#### The request:
Report how many lines of the entries below contain the word "OpenSCAD", and nothing more.

#### Given entries:
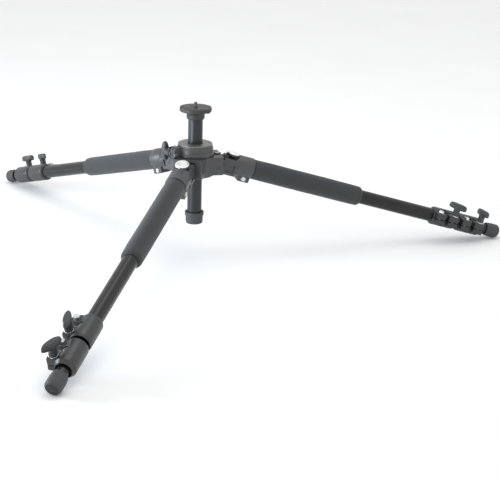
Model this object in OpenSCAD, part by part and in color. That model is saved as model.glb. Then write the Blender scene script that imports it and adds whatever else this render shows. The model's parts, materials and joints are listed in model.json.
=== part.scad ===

==

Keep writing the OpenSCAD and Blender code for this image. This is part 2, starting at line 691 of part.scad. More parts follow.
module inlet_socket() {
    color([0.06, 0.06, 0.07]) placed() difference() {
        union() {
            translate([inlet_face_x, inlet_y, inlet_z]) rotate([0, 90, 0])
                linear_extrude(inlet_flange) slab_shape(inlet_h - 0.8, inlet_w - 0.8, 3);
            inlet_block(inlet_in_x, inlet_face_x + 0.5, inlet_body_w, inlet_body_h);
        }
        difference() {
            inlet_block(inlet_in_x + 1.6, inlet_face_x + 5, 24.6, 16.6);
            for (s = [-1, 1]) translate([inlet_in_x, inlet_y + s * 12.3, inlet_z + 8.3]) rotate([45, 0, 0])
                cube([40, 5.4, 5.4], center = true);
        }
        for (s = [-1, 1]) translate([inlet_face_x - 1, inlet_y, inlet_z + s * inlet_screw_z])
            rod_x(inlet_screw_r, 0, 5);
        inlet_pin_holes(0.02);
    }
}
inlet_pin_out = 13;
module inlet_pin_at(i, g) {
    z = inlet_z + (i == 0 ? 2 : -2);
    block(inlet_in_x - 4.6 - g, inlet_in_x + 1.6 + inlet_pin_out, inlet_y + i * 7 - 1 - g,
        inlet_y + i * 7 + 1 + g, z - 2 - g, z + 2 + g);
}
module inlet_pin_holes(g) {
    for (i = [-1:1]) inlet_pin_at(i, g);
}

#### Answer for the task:
2